The next sort of experience, the cutting edge, might be defined in some other category or some other customer interaction.

Very soon that becomes the expectation for banking as well.

New challenger banks, including Monzo and Starling, are teaching consumers to expect slicker banking apps. Fintech businesses such as TransferWise are raising the bar when it comes to specific elements of banking, in this case international money transfers. And even tech companies like Netflix and Facebook are raising expectations. Customers want banking to be real time and on demand, just like their media and social networks. Do you track the latest technology trends to stay updated? What do you think of these challengers? App-only banks are among the hottest innovations in retail banking, but are they here to stay?

There’s a lot of hype and echo-chamber conversations about changing the universe, but ultimately it will come down to how excellent execution is and scaling. I think that is not trivial. I would argue that over time you will have fewer challenger banks.

New rules dubbed “open banking” came into force at the start of the year that requires banks to share customer data with third parties if the customer agrees. This could provide a foothold for tech companies, making it easier for new players to enter the sector. Also, Alipay, the mobile payment and money management app owned by Chinese e-commerce giant Alibaba, has more than 500 million users and processed over $1 trillion in payments last year. Do you think traditional big banks face serious competition from the global tech giants?

I would be naive to think that the likes of Facebook or Apple cannot get into banking. If you look at what’s happened in China, there banking emerged in a very different fashion, partly because the formal banking infrastructure and industry was not as mature as in the UK. There you have fully baked ecosystems orchestrated by online retailers. Could that happen in other markets? I think it can happen, but at the same time there are other players like ourselves who would play an active role in that sort of scenario.

With open banking and the possibility of competition from big tech outfits, you have boldly predicted that in the future big retail banks will cease to be monoliths, trying to do everything themselves.

There would be an evolution from banks doing everything on their own to banking becoming more like a platform, a marketplace, where a trusted brand in the centre is orchestrating customers’ disparate needs.

So you are saying HSBC may sell you a loan from a peer-to-peer lender on its platform, for example. Monzo and Starling are already trying to build this kind of marketplace, inking partnership deals with startups doing everything from loans to international transfers. If that’s the future, then, why do we need banks at all?

If you imagine the bank as a platform, you can have multiple players working together and there’ll be a lot of open sourcing. Someone needs to organize that. Could that be banks? Could that be big tech players? I would claim that HSBC is a global brand and has a key role to play. We have the trust of our customers and that’s what we need to build on by continuing to invest in technology.

HSBC is already experimenting with what this brave new world may look like. The bank is developing an app with startup Bud that will trawl through online listings to find the best broadband and energy deals for customers based on the data HSBC has on them.

The particular experiments we’re doing right now are to learn more about customer behavior to see how they react if we introduce them to products we don’t manufacture ourselves.

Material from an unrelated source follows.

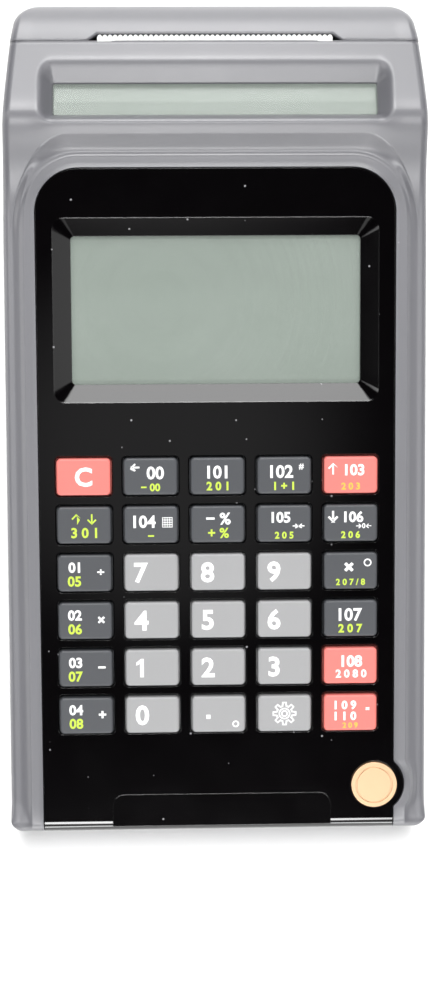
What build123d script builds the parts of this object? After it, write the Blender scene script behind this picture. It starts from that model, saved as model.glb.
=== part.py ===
from build123d import *
import math
import os

# A hand-sized ticket register: a sloped keyboard panel at the front, a raised
# hump with the customer's display, and a lid over the paper roll at the rear.
# Millimetres and degrees. X runs to the right, Y to the rear, Z up. The origin
# is the centre of the footprint, on the surface that the feet stand on.

os.makedirs("parts", exist_ok=True)

# ---- driving dimensions: case ----
CASE_LENGTH = 206.0
CASE_WIDTH = 106.0
WALL = 2.5
FLOOR = 2.0
FOOT_HEIGHT = 2.5
PARTING_Z = 15.0            # plane where the upper case meets the lower case
FRONT_HEIGHT = 23.0         # height of the panel's plane where it starts
PANEL_SLOPE = 12.0
FRONT_ROUND = 3.0
WIDTH_TAPER = 0.4           # how much narrower each side is halfway to the rear
REAR_NARROWING = 3.7        # how much narrower each side is at the lid's corners
REAR_CORNER_DEPTH = 8.8      # the rounded rear corners, along the case
REAR_CORNER_WIDTH = 6.6      # and across it
BOW_SHARE = 0.26             # how much of the narrowing is reached halfway along the bow
CORNER_BULGE = 0.7           # how far along its depth the corner's middle lies
CORNER_CUT = 0.38            # and how far in along its width
REAR_BEND_TO_REAR = 58.0    # from the rear to where the sides start to draw in
PLAN_CORNER = 3.0
BASE_STEP = 1.0             # the floor's edge is stepped in by this, all round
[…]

All of this crystal ball-gazing is intriguing, but what of the humble bank branch? While online marketplaces might cater for millennials keen to see their banking look more like a tech startup, many people fear older customers, particularly in rural areas, will be left behind as more and more branches close. More than 4,000 bank branches disappeared across the country between 1997 and 2014, according to government figures.

No one is arguing, at least I won’t argue, that there is no scope for branches in this conversation. But I think, if you’re looking on a ten-year horizon, you’re really talking about a more cognitive experience of banking and the channel conversation should be secondary to it. Ultimately, whatever HSBC and other big banks do over the next decade will be driven by what customers want.

It starts with the customer. Whether its challenger banks or fintech players or indeed large banks, we are still in the early stages of personalizing the experience for our customers.

By that I mean knowing your customers, having conversations with them, knowing their behaviors and actually having a sense of where they’re heading. Not being retrospective, which is what all bank models are built on, but rather being predictive. That obviously will be data led. That is very clear. That is the direction of travel in the next three to five years.”